● **GIVEN EXERCISE**: Set down exactly the lines from the one with "const kettle = new THREE.Group();" to the one with "cad_parts[member].parent = rigid_bodies[body]", both included, and no line outside that range.
--- BEGIN SUPPLIED DATA ---
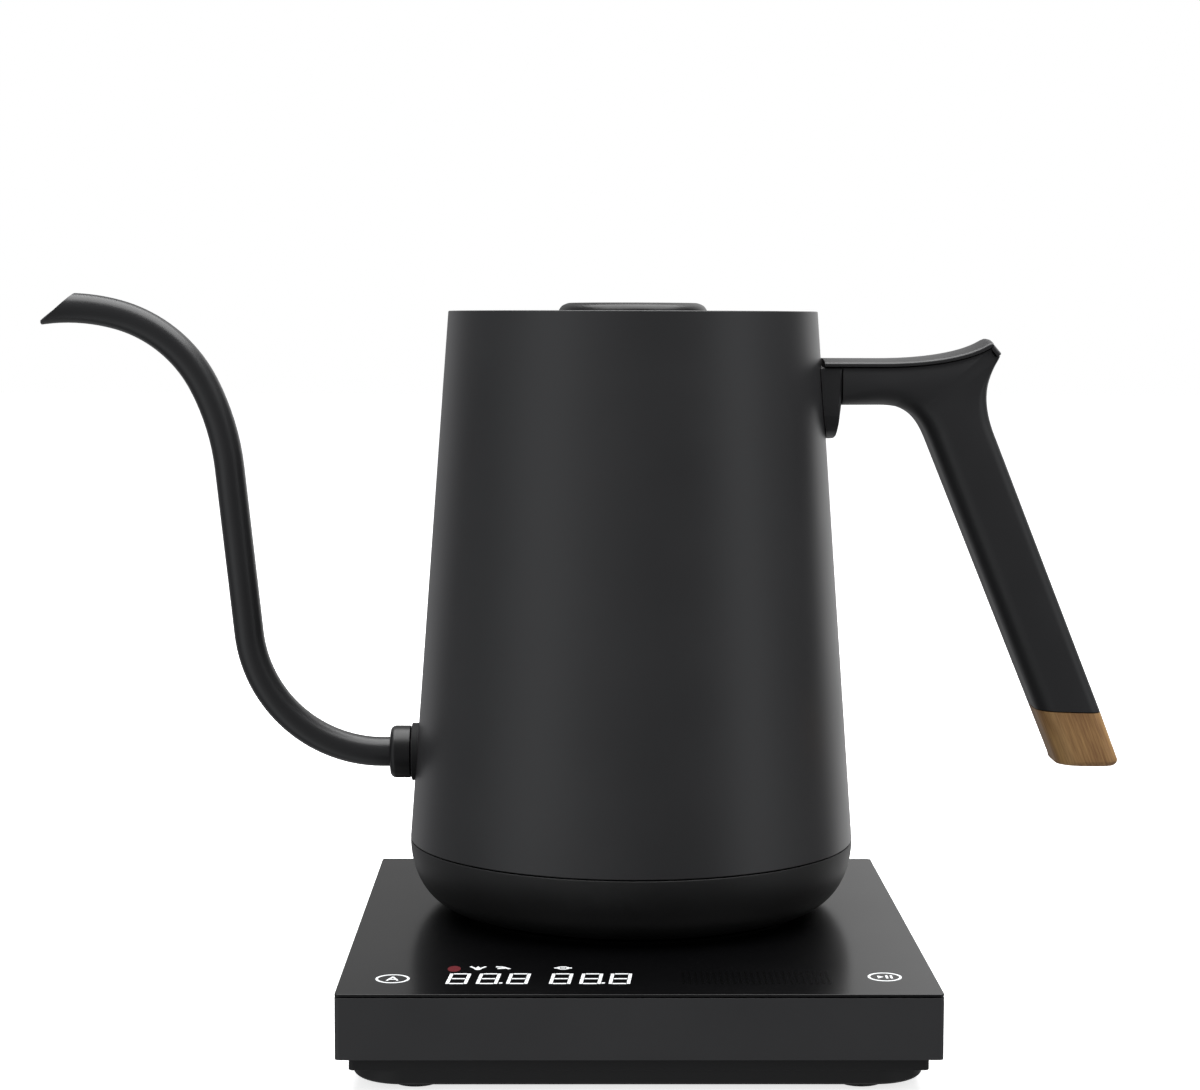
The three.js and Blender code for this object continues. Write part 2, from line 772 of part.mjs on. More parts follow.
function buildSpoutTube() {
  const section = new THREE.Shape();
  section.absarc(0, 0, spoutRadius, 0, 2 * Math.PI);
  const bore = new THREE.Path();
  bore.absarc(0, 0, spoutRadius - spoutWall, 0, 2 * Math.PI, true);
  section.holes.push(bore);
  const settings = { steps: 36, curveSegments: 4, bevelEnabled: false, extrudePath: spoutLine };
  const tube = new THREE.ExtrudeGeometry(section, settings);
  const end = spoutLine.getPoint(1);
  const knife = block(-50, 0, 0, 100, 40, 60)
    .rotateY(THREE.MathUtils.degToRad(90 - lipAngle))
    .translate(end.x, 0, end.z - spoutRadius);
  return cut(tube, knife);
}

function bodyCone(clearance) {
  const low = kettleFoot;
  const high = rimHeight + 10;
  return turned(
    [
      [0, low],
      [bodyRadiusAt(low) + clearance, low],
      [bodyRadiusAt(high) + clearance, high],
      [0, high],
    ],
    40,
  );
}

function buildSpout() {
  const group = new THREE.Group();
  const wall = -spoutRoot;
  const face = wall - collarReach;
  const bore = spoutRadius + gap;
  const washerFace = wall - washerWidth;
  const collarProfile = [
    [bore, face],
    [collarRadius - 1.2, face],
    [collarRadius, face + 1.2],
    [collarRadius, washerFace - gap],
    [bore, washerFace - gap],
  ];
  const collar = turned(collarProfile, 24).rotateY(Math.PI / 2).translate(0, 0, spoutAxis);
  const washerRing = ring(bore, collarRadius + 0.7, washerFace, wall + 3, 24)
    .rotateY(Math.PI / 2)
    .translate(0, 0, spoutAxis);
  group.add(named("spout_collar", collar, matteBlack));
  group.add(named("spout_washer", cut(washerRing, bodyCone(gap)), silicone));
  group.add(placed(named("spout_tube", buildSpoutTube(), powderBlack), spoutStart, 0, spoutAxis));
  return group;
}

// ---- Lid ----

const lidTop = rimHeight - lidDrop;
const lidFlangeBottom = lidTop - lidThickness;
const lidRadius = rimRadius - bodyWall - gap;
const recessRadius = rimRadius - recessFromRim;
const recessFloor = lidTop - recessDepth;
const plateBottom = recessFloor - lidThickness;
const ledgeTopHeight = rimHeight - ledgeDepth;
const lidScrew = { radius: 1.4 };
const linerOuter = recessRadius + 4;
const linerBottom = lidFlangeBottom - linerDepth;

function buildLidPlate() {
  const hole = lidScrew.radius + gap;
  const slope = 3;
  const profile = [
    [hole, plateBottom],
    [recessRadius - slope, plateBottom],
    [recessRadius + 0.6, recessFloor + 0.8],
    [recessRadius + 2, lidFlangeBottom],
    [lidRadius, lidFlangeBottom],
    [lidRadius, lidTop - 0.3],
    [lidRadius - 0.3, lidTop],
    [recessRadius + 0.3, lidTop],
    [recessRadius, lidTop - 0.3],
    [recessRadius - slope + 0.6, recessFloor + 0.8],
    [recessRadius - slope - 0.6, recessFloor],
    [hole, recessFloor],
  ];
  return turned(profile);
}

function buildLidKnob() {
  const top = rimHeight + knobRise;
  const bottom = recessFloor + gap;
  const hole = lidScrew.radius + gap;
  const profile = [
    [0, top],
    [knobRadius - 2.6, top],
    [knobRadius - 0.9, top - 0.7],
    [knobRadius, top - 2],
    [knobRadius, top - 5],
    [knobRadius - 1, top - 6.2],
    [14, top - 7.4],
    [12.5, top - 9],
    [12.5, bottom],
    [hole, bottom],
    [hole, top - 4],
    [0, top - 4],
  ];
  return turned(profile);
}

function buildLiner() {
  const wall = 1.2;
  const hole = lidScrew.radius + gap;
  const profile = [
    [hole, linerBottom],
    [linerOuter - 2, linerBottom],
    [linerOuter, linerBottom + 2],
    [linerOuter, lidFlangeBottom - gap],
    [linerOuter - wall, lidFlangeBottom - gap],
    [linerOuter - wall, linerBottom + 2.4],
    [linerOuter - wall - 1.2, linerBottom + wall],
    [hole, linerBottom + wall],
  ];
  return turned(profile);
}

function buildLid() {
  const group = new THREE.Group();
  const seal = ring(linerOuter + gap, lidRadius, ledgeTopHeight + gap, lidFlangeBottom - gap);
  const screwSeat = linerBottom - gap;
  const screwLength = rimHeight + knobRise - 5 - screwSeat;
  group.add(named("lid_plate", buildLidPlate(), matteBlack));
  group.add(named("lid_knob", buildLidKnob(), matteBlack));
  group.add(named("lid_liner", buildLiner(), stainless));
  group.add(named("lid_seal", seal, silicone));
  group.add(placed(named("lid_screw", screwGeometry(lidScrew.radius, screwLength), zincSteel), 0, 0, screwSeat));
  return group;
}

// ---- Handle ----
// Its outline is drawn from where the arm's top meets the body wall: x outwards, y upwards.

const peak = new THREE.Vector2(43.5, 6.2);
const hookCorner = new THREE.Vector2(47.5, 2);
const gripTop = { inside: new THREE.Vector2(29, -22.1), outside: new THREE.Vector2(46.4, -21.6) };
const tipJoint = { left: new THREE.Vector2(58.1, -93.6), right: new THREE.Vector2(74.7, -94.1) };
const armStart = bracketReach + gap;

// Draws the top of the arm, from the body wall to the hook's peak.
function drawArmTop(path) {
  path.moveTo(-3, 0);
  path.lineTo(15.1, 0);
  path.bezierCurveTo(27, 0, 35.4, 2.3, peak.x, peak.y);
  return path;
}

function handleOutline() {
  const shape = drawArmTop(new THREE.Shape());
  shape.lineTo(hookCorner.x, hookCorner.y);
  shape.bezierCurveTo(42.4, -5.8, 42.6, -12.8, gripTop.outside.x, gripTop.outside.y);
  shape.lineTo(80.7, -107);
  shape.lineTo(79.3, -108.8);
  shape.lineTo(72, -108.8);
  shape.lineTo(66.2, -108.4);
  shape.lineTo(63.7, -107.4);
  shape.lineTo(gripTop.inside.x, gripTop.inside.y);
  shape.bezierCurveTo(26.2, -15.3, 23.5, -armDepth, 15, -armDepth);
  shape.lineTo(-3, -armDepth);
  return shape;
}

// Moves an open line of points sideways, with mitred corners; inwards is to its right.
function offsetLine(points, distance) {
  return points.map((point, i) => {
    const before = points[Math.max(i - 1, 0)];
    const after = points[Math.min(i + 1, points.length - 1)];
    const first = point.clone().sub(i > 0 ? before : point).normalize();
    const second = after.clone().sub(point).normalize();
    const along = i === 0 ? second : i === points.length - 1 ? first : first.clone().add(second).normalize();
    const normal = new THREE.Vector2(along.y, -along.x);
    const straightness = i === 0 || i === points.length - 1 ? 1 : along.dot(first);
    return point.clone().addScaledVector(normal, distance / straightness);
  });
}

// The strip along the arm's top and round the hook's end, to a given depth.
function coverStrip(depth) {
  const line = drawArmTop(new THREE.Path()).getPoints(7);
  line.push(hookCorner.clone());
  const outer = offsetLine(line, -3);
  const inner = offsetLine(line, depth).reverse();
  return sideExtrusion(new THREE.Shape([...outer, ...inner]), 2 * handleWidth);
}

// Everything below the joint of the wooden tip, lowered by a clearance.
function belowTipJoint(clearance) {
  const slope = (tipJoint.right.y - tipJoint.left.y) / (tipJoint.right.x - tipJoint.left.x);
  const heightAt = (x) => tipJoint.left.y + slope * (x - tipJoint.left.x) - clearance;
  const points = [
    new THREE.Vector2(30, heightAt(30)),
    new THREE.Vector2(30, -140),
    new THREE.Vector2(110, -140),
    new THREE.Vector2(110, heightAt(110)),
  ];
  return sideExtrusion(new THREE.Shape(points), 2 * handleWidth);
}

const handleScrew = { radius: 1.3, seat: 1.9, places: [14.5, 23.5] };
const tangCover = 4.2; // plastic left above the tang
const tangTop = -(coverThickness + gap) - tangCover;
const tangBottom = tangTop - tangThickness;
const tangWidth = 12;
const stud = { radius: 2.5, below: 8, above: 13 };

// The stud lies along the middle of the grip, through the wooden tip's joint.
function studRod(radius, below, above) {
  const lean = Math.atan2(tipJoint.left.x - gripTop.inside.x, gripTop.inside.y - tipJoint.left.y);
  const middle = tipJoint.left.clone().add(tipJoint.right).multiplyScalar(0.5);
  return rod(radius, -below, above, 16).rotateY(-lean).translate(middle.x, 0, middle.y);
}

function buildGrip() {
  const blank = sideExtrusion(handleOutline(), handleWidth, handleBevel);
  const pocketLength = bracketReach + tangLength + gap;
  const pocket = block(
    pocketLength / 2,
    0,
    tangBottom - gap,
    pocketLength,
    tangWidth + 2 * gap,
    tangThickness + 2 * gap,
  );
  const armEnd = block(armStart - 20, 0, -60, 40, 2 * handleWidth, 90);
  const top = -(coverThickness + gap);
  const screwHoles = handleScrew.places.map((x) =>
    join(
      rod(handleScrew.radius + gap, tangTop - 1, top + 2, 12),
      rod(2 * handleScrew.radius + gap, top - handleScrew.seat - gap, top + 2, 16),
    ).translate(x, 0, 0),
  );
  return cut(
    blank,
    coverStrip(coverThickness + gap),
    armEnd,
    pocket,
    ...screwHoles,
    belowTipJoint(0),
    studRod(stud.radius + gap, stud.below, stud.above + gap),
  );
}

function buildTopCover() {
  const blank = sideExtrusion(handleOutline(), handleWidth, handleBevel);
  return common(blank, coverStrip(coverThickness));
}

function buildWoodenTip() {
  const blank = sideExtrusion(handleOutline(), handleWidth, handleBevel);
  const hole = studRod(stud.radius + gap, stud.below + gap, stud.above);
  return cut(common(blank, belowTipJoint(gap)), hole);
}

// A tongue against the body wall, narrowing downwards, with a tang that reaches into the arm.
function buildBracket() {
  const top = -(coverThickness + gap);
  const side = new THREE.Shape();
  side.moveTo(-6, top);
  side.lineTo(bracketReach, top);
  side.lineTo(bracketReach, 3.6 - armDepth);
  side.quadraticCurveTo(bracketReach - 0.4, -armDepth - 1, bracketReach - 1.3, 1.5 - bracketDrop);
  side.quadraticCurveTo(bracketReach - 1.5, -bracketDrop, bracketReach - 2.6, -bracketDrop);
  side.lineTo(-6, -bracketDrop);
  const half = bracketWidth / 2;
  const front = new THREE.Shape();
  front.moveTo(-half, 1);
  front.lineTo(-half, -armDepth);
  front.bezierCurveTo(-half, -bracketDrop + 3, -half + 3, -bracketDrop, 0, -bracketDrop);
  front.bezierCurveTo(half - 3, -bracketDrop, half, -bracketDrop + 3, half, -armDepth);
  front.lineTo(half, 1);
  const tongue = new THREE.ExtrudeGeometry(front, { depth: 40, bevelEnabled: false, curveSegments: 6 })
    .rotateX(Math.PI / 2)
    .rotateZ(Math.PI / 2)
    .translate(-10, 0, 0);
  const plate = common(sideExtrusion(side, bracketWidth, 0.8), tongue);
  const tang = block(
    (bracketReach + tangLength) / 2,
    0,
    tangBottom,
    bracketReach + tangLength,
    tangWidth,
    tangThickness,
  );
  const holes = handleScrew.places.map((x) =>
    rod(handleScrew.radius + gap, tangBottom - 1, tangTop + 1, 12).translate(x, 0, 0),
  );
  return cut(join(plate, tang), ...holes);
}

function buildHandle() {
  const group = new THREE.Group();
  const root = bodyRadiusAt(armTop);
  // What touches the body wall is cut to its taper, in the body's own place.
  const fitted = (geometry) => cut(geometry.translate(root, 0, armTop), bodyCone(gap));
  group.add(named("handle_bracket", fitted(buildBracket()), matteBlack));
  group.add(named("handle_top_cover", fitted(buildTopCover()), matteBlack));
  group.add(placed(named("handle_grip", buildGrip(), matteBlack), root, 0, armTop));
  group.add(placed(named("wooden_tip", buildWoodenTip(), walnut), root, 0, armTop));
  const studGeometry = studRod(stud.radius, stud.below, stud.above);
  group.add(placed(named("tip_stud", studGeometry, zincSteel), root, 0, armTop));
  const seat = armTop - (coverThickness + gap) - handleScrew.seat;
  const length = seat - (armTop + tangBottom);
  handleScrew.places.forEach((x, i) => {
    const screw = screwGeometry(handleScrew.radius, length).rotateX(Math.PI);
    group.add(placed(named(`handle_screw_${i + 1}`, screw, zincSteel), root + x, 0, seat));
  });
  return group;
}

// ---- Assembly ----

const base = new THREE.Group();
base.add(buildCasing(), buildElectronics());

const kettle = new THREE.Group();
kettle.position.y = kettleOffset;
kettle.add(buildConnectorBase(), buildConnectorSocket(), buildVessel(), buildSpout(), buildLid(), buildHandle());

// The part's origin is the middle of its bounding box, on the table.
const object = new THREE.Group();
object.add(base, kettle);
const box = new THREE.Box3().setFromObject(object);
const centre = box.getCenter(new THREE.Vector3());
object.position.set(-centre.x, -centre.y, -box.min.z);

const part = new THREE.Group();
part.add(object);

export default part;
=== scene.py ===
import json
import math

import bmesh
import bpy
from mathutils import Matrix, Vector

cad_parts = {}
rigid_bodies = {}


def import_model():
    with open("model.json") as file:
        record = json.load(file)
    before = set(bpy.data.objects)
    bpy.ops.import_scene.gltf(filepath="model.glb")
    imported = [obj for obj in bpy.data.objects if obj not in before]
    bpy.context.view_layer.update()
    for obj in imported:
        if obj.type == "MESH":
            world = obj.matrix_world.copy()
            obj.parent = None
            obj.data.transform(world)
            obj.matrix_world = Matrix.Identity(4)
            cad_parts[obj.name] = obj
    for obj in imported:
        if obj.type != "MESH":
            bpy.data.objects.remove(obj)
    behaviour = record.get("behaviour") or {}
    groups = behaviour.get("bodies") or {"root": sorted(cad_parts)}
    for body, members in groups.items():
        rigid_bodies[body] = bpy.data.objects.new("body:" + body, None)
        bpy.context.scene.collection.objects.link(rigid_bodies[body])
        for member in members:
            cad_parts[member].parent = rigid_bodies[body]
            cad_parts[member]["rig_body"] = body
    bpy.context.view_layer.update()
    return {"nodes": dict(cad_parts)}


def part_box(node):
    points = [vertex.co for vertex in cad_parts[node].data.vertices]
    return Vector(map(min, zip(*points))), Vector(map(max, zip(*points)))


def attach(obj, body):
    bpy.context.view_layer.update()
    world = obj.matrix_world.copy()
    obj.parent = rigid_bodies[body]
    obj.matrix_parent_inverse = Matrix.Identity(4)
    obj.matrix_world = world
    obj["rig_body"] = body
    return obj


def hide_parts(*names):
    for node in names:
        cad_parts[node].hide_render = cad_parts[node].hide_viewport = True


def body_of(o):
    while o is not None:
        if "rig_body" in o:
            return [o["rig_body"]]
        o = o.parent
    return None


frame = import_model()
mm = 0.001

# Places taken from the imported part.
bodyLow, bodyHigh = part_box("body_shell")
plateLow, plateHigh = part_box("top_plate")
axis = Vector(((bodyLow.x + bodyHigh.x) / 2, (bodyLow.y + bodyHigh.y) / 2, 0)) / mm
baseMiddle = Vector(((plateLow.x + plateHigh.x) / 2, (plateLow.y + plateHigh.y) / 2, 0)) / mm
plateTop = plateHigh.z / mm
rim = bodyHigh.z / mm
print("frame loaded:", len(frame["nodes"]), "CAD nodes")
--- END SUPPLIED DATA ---
● **WORKED SOLUTION**:
const kettle = new THREE.Group();
kettle.position.y = kettleOffset;
kettle.add(buildConnectorBase(), buildConnectorSocket(), buildVessel(), buildSpout(), buildLid(), buildHandle());

// The part's origin is the middle of its bounding box, on the table.
const object = new THREE.Group();
object.add(base, kettle);
const box = new THREE.Box3().setFromObject(object);
const centre = box.getCenter(new THREE.Vector3());
object.position.set(-centre.x, -centre.y, -box.min.z);

const part = new THREE.Group();
part.add(object);

export default part;
=== scene.py ===
import json
import math

import bmesh
import bpy
from mathutils import Matrix, Vector

cad_parts = {}
rigid_bodies = {}


def import_model():
    with open("model.json") as file:
        record = json.load(file)
    before = set(bpy.data.objects)
    bpy.ops.import_scene.gltf(filepath="model.glb")
    imported = [obj for obj in bpy.data.objects if obj not in before]
    bpy.context.view_layer.update()
    for obj in imported:
        if obj.type == "MESH":
            world = obj.matrix_world.copy()
            obj.parent = None
            obj.data.transform(world)
            obj.matrix_world = Matrix.Identity(4)
            cad_parts[obj.name] = obj
    for obj in imported:
        if obj.type != "MESH":
            bpy.data.objects.remove(obj)
    behaviour = record.get("behaviour") or {}
    groups = behaviour.get("bodies") or {"root": sorted(cad_parts)}
    for body, members in groups.items():
        rigid_bodies[body] = bpy.data.objects.new("body:" + body, None)
        bpy.context.scene.collection.objects.link(rigid_bodies[body])
        for member in members:
            cad_parts[member].parent = rigid_bodies[body]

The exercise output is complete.